Follow these simple steps to keep you safe and hygienic in the kitchen.

  • Wear a clean apron, tie back long hair and roll up your sleeves.
  • Wash your hands with warm soapy water, especially after using the toilet.
  • Cover any cuts or sores with a blue plaster.
  • Do not handle food if you have a bad cold or are sick.
  • Keep pets away from the kitchen area.
  • Do not lick your fingers or equipment during cooking.
  • When you’re preparing food and cooking, always take care and take your time. Never run in the kitchen area.
  • Wash all raw food such as fruit and vegetables before using them.
  • Always check Best Before/Use By dates on any ingredients.
  • Use a clean spoon when tasting food, and always wash it after every time.
  • Make sure that saucepan and frying pan handles do not stick out over the edge of the hob.

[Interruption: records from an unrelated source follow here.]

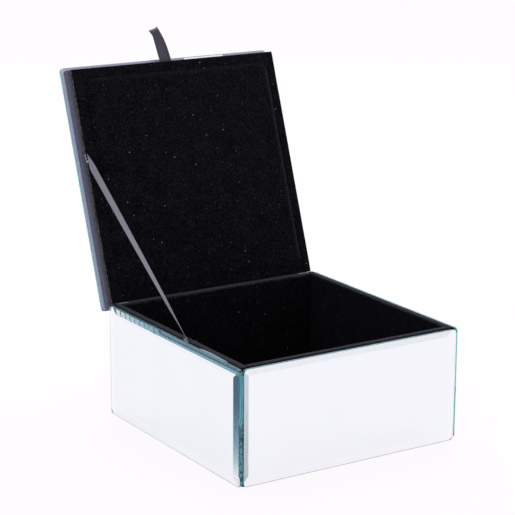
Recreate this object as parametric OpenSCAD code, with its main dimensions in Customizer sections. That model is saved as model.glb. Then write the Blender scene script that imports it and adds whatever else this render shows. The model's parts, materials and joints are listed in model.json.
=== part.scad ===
// Vanity trinket box: a board box faced with bevelled mirror glass, lined with velvet,
// with a mirrored lid on a cloth hinge, held open by a ribbon stay.
// Millimetres. +Z is up, -Y is the front, the origin is the centre of the underside.
// The lid is drawn shut by the lid modules, then turned to its open rest position.

/* [Box] */
// Width over the side mirrors
box_w = 152; // [120:1:200]
// Depth over the front and back mirrors
box_d = 152; // [120:1:200]
// Height of the wall mirrors
mirror_h = 67.5; // [50:0.5:110]
// Height of the mirrors' lower edges above the table
mirror_lift = 0.5; // [0.2:0.1:0.7]

/* [Mirror glass] */
// Thickness of the glass
glass_t = 3; // [3:0.5:6]
// Width of the bevel round the face
bevel_w = 5; // [4:0.2:10]
// Depth of the bevel at the edge
bevel_drop = 1.2; // [1:0.1:2.2]
// Corner radius of a glass panel
corner_r = 2.4; // [1:0.1:4]
// Adhesive gap behind a wall mirror
glue_t = 0.4; // [0.4:0.1:1]
// Distance from the front face back to the ends of the side mirrors
side_mirror_setback = 2.3; // [1:0.1:6]
// How far the left mirror sits forward and the right mirror back
side_mirror_slip = 0.7; // [0:0.1:1]
// Clearance between the front and side mirrors at a corner
corner_gap = 0.6; // [0.1:0.1:1]

/* [Walls] */
// Thickness of the wall boards
wall_t = 3; // [2:0.5:6]
// Thickness of the floor board
floor_t = 3; // [2:0.5:6]
// Thickness of the felt under the box
felt_t = 0.8; // [0.8:0.1:2]
// Thickness of the tape round the corners of the board box
corner_tape_t = 0.3; // [0.1:0.1:0.4]
// Length of each leg of that tape
corner_tape_leg = 8; // [5:1:9]

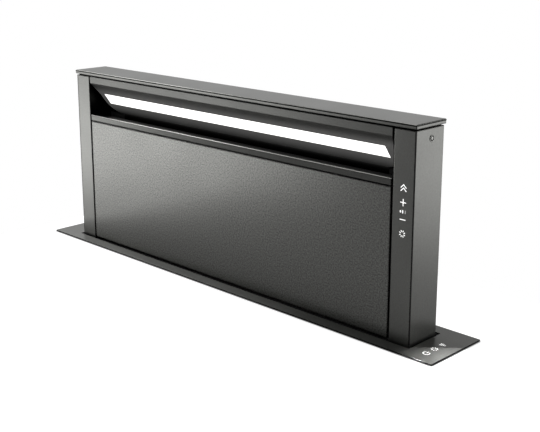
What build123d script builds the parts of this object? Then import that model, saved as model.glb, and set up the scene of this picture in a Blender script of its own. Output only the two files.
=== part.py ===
from build123d import *
import math
import os

# A worktop downdraft vent, raised. Millimetres, +Z up, front towards -Y, right end towards +X.
# The origin is the middle of the worktop cut-out, at the worktop's surface.

# ---- driving dimensions -------------------------------------------------------------------

# tower
tower_width = 782.0
tower_depth = 64.6
tower_shift = -1.0
lift_travel = 319.0
cap_thick = 6.6
cap_overhang = 2.0
cap_wall = 2.0
cap_gap = 2.6
cap_corner = 1.0
cap_bevel = 0.5
neck_inset = 3.0
neck_wall = 2.5
pillar_width = 36.6
pillar_wall = 1.5
pillar_corner = 0.8
pillar_foot = -8.0
groove = 3.0
sheet = 1.2
back_lip = 4.0
plug_setback = 36.6
plug_drop = 14.6
plug_radius = 5.0
plug_high = 0.8
plug_shank = 2.0
plug_length = 6.0
plug_bevel = 0.3

# cover plate and what lies between it and the worktop
plate_reach = 37.5
plate_depth = 120.6
plate_thick = 1.5
plate_corner = 2.0
plate_bevel = 0.4
slot_gap_side = 4.0
slot_gap_front = 5.7
gasket_thick = 1.0
gasket_inset = 2.0
gasket_clear = 0.5
frame_inset_side = 11.0
frame_inset_front = 4.3
frame_gap_side = 4.0
frame_gap_front = 3.0
frame_lip = 12.0
frame_sheet = 1.0
foil_width = 24.0
foil_length = 72.0
foil_inset = 27.5
foil_y = -14.0
foil_clear = 0.3

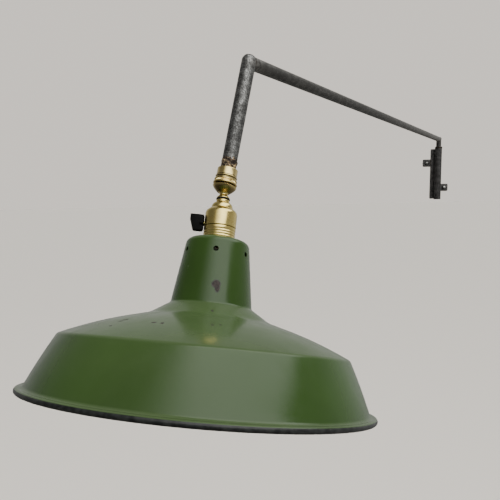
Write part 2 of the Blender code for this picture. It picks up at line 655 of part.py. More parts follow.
def ball_stem(head_frame):
    """Ball with its waisted stem, skirt and lower thread, bored for the flex."""
    neck_z = -math.sqrt(BALL_RADIUS**2 - (STEM_WAIST_RADIUS + STEM_FILLET) ** 2)
    waist_top = neck_z - STEM_WAIST_TOP
    waist_foot = waist_top - STEM_WAIST_LENGTH
    top_angle = math.degrees(math.acos(WIRE_BORE / BALL_RADIUS))
    neck_angle = math.degrees(math.asin(neck_z / BALL_RADIUS))
    outline = arc((0, 0), BALL_RADIUS, top_angle, neck_angle, 12)
    outline += [
        (STEM_WAIST_RADIUS, waist_top), (STEM_WAIST_RADIUS, waist_foot),
        (STEM_WAIST_RADIUS + STEM_SWELL, waist_foot - STEM_SWELL_DROP),
        (STEM_SKIRT_RADIUS - STEM_EDGE_ROUND, STEM_FOOT + STEM_EDGE + STEM_EDGE_ROUND),
        (STEM_SKIRT_RADIUS, STEM_FOOT + STEM_EDGE), (STEM_SKIRT_RADIUS, STEM_FOOT),
        (THREAD_RADIUS, STEM_FOOT), (THREAD_RADIUS, STEM_THREAD_FOOT), (WIRE_BORE, STEM_THREAD_FOOT),
    ]
    add("ball_stem", turned(outline, MEDIUM), "brass", head_frame)
    add(
        "stem_rubber_ring",
        tube(RUBBER_RADIUS, THREAD_BORE, RUBBER_TOP - RUBBER_THICKNESS, RUBBER_TOP, COARSE, RUBBER_CHAMFER),
        "rubber", head_frame,
    )
    add(
        "stem_collar_nut",
        tube(COLLAR_NUT_RADIUS, THREAD_BORE, NUT_TOP - COLLAR_NUT_HEIGHT, NUT_TOP, COARSE,
             COLLAR_NUT_CHAMFER),
        "brass", head_frame,
    )


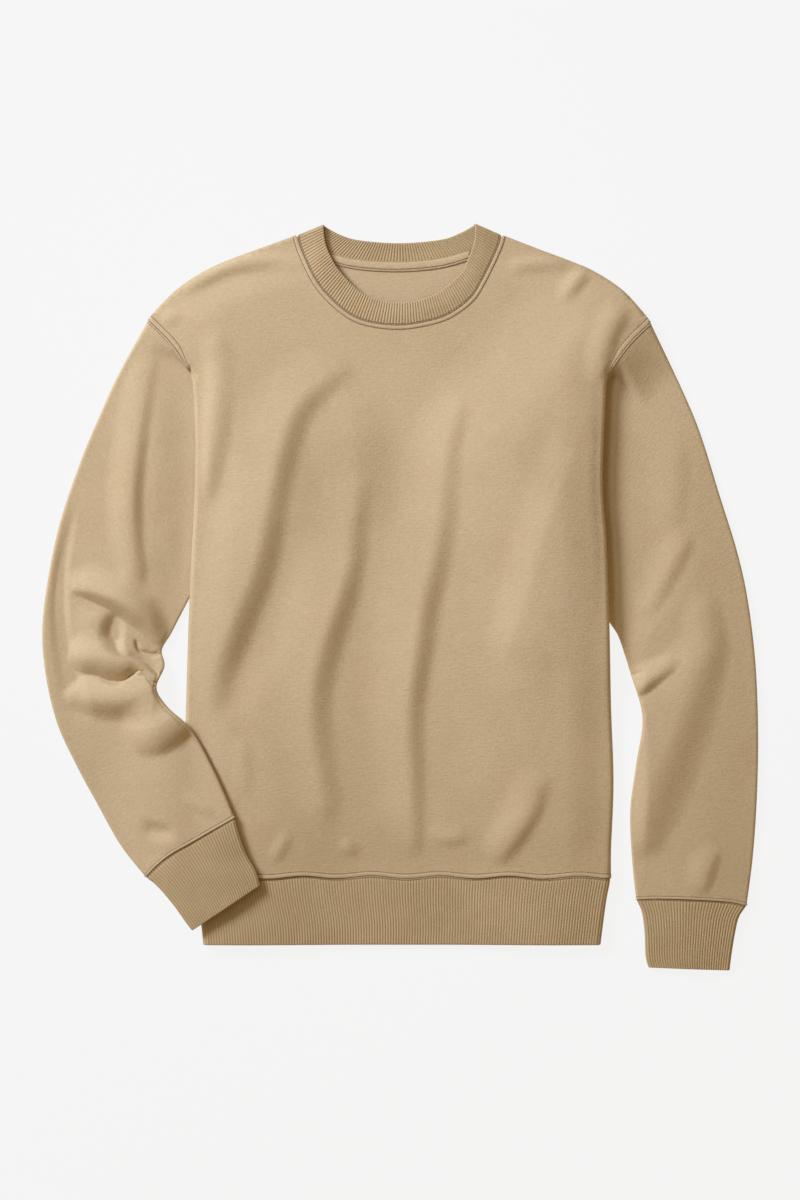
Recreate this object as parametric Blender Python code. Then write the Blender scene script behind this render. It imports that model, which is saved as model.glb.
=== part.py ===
# A crewneck sweatshirt lying flat on its back, seen from above along -Z.
# X runs across the garment, +Y towards its neck, and the surface it lies on is Z = 0.
# The sides of the body are turned under, so each side is four layers of cloth: front, back, back, front.
# "right" and "left" in names are the wearer's: the right sleeve is at -X. Sizes below are in millimetres.

import math

import bpy
from mathutils import Vector
from mathutils.geometry import delaunay_2d_cdt

MM = 0.001

# Walls and gaps
CLOTH = 2.0
RIB = 2.4
TAPE = 0.8
LAYER_GAP = 0.4
SEAM_GAP = 0.3
CLOTH_STEP = CLOTH + LAYER_GAP
RIB_STEP = RIB + LAYER_GAP

# The body
HEM_SEAM_Y = -280.0
HEM_BOTTOM_Y = -347.6
ARMPIT_Y = 145.0
STRIP_AT_ARMPIT = 75.0
STRIP_AT_HEM = 52.0
STRIP_AT_RIB = 36.0
OUTER_FOLD_R = 4.0
INNER_FOLD_R = 1.6
FOLD_INSET = OUTER_FOLD_R + CLOTH / 2
SLEEVE_STACK = 2 * CLOTH + 2 * LAYER_GAP + 0.2
DRAPE = 74.0
DRAPE_MARGIN = 6.0
BODY_AIR = 4.5
HEM_AIR = 1.2
HEM_INNER_FOLD_R = 1.45
EDGE_SOFTNESS = 48.0
SEAM_CLEARANCE = 2.5

# Sleeves and cuffs
SLEEVE_EDGE_PUFF = 3.6
SLEEVE_PUFF = 4.4
SLEEVE_SOFT_EDGE = 0.16
CUFF_PUFF = 1.6
CUFF_ROWS = (0.0, 0.18, 0.55, 1.0)
OPENS_BESIDE_BODY = (4.0, 36.0)
HEAD_OPENS_OVER = 60.0
HEAD_RISE_LENGTH = 55.0
HEAD_RISE_SHARES = (0.24, 0.07)
HEAD_TOP_REACH = 30.0
SEAM_REACH = 0.16
ON_TOP_MARGIN = 1.6
ON_TOP_REACH = (5.0, 40.0)
FOREARM_LEVELS_Y = (-50.0, -98.0)
FOREARM_OPENS_Y = (-60.0, -105.0)
HEM_STEP_ROWS = (4.0, 26.0)

# Ribs
RIB_PITCH = 2.85
RIB_RAISE = 0.5
RIB_EDGE = 0.9
NECK_RIB_HEIGHT = 23.0
NECK_FRONT_FADE = 0.05
NECK_BACK_FADE = 0.16

# The neck seam and its tape
BACK_NECK_CORNER = 2.4
CORNER_SHARE = 0.06
TAPE_WIDTH = 9.4
TAPE_SPAN = (0.17, 0.84)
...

  • Cut or chop food on a chopping board.
  • Keep a clean kitchen at all times – wipe down surfaces and chopping boards regularly, and use clean dish cloths and tea towels.
  • Clean away spills on the work surface or floor immediately.
  • Wear oven gloves when putting items into, or taking them out of, the oven.
  • Wrap food waste in newspaper and place in a bin.
  • Take care when using sharp knives.